Locate, in the data below, the line that contains "bpy.context.scene.collection.objects.link(empty)" and the line that contains "before = set(bpy.data.objects)"; reproduce exactly those two lines and every line between them, nothing more.
--- START DATA EXCERPT ---
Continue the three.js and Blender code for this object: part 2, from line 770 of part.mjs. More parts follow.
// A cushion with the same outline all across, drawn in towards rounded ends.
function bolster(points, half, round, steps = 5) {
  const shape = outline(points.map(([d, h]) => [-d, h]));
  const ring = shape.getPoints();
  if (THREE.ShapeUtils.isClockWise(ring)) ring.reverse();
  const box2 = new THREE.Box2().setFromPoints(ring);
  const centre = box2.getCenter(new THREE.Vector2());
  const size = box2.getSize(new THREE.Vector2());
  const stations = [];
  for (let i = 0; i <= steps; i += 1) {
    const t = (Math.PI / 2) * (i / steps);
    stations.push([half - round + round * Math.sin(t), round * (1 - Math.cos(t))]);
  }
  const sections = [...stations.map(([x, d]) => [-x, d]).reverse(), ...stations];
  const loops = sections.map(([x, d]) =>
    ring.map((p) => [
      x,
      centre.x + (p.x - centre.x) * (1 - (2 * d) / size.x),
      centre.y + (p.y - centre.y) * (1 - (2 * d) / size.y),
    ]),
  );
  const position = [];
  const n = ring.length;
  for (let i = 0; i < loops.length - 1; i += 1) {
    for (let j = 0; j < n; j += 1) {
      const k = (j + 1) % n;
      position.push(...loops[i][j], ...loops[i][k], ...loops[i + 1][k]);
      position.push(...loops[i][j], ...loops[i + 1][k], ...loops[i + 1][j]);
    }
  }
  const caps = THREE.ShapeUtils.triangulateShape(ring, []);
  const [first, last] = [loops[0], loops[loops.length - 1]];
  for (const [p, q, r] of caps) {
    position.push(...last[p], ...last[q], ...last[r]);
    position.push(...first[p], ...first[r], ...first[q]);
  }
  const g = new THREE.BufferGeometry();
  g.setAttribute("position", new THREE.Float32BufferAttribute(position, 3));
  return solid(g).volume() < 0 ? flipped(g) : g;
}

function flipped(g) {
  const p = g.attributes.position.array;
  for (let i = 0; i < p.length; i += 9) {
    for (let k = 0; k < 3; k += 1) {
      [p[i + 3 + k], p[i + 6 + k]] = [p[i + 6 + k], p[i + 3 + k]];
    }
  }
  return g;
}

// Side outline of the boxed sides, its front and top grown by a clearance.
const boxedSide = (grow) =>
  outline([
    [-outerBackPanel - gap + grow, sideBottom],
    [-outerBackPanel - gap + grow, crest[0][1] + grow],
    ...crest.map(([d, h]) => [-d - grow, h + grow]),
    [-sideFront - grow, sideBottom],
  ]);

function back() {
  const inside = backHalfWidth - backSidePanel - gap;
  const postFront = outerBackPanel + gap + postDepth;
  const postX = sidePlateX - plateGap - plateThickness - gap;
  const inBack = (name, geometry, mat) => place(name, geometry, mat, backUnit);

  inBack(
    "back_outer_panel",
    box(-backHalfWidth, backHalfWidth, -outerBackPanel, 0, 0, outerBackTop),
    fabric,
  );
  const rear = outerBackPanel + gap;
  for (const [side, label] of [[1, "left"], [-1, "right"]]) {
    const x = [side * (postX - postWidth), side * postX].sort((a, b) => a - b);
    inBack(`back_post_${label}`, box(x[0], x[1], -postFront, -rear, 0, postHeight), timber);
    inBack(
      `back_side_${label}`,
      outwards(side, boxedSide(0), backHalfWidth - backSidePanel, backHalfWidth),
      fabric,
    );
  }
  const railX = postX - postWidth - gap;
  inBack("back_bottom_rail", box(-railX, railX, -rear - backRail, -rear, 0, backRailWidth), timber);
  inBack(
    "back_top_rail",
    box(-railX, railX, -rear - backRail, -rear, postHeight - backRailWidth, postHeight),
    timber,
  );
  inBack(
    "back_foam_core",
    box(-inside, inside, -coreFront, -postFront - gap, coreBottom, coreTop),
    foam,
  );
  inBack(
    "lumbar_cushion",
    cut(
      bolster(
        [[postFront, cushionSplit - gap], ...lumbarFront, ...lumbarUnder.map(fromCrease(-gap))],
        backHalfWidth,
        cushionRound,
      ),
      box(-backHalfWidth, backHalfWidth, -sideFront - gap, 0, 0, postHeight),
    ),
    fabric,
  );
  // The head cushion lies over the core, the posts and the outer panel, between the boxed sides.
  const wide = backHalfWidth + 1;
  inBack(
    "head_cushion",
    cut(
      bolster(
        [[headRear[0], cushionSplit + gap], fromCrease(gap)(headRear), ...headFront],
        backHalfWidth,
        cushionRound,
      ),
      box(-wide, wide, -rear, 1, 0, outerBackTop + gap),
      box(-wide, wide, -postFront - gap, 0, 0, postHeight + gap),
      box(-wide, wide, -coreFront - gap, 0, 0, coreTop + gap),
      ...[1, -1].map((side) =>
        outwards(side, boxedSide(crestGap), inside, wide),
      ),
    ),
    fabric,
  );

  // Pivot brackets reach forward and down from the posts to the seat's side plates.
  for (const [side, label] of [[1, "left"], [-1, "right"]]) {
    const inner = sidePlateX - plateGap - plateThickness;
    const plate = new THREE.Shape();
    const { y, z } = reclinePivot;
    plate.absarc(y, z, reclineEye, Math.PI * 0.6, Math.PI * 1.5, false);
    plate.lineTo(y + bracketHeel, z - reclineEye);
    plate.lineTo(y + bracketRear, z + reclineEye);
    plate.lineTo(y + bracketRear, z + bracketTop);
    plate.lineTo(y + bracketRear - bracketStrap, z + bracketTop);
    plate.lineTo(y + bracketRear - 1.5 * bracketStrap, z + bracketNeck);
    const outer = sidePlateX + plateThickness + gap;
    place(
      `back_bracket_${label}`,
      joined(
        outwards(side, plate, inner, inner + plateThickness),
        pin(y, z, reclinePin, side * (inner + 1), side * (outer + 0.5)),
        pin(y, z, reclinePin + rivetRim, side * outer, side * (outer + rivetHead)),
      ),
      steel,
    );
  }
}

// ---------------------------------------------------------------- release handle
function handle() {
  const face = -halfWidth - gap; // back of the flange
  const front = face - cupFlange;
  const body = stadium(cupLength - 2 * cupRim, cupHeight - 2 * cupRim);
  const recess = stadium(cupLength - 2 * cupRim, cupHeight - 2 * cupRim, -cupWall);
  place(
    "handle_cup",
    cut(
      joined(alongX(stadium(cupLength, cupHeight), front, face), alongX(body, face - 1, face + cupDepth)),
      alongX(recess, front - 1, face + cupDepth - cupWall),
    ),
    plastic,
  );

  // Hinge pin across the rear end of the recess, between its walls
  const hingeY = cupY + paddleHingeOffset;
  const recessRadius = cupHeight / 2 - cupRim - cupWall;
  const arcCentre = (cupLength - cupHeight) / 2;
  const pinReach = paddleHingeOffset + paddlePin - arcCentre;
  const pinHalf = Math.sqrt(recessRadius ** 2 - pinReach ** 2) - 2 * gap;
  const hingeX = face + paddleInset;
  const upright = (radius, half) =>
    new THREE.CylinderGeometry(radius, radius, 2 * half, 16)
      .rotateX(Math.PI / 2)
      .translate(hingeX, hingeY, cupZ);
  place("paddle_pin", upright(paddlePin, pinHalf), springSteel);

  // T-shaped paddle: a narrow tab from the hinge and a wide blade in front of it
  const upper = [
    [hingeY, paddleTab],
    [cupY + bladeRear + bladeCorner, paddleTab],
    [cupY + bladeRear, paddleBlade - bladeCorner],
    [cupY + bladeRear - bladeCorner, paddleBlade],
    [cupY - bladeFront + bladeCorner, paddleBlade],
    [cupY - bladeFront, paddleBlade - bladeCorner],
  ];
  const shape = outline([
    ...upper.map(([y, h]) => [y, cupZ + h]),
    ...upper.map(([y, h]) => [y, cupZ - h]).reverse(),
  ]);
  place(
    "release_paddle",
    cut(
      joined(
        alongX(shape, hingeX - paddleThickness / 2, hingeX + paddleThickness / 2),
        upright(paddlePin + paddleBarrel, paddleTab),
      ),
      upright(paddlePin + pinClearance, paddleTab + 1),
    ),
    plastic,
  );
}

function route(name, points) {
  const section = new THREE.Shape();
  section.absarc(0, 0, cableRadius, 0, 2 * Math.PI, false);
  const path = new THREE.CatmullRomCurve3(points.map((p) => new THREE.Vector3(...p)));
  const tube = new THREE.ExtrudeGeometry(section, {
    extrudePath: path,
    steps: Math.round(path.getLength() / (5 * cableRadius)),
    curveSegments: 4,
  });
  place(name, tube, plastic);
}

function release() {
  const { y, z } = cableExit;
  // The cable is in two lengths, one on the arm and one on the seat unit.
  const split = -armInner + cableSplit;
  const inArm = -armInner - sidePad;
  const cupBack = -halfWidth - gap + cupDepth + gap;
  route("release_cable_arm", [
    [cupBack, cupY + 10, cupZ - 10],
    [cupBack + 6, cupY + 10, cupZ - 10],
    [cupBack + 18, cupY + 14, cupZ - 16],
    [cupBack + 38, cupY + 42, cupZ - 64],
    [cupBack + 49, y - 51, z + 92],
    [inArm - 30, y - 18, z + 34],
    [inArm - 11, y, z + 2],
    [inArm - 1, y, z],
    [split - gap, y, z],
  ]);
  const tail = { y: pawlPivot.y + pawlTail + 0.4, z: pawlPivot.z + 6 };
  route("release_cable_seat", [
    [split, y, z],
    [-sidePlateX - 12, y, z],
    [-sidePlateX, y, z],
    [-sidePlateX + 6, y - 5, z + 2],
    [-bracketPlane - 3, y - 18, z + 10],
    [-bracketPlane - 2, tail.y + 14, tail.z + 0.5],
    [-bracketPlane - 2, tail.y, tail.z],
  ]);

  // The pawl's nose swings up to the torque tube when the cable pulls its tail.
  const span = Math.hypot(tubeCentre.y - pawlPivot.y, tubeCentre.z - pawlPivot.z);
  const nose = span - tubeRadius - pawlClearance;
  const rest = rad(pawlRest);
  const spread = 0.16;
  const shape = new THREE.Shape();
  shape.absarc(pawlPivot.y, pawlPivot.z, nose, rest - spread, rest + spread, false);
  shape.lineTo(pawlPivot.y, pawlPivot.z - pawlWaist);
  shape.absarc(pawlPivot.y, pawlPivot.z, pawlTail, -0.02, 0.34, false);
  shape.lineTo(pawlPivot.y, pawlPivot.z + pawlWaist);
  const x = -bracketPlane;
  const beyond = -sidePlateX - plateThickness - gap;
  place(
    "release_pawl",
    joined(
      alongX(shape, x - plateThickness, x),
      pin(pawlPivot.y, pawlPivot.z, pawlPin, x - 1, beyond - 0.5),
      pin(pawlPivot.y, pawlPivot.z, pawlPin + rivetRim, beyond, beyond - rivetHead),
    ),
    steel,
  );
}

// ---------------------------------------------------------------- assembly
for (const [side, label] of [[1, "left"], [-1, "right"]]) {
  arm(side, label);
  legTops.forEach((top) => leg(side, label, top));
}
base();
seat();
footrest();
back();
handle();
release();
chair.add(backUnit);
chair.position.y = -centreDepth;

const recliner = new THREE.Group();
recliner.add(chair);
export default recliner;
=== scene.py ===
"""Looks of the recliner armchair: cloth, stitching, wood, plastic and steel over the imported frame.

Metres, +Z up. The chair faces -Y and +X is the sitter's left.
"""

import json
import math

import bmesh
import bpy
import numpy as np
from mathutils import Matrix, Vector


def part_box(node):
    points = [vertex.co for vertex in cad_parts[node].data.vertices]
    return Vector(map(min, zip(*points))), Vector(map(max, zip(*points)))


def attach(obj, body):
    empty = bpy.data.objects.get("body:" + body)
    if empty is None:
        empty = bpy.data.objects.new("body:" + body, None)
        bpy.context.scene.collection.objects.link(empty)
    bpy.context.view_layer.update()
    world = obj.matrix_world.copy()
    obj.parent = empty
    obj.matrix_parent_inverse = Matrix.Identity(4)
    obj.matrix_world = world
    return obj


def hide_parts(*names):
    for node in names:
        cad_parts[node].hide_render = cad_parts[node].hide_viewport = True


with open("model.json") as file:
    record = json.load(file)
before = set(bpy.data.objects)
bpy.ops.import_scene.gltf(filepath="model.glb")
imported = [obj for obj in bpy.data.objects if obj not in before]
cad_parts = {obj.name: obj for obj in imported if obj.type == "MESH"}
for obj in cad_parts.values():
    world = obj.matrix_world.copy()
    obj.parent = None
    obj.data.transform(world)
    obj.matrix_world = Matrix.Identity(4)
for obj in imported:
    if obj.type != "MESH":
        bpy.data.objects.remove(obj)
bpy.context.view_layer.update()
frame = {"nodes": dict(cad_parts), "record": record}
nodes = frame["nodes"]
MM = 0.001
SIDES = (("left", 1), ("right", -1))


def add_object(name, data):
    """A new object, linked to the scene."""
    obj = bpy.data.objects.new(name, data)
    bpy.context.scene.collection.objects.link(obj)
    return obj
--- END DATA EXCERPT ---
▶ _THE ANSWER_:
        bpy.context.scene.collection.objects.link(empty)
    bpy.context.view_layer.update()
    world = obj.matrix_world.copy()
    obj.parent = empty
    obj.matrix_parent_inverse = Matrix.Identity(4)
    obj.matrix_world = world
    return obj


def hide_parts(*names):
    for node in names:
        cad_parts[node].hide_render = cad_parts[node].hide_viewport = True


with open("model.json") as file:
    record = json.load(file)
before = set(bpy.data.objects)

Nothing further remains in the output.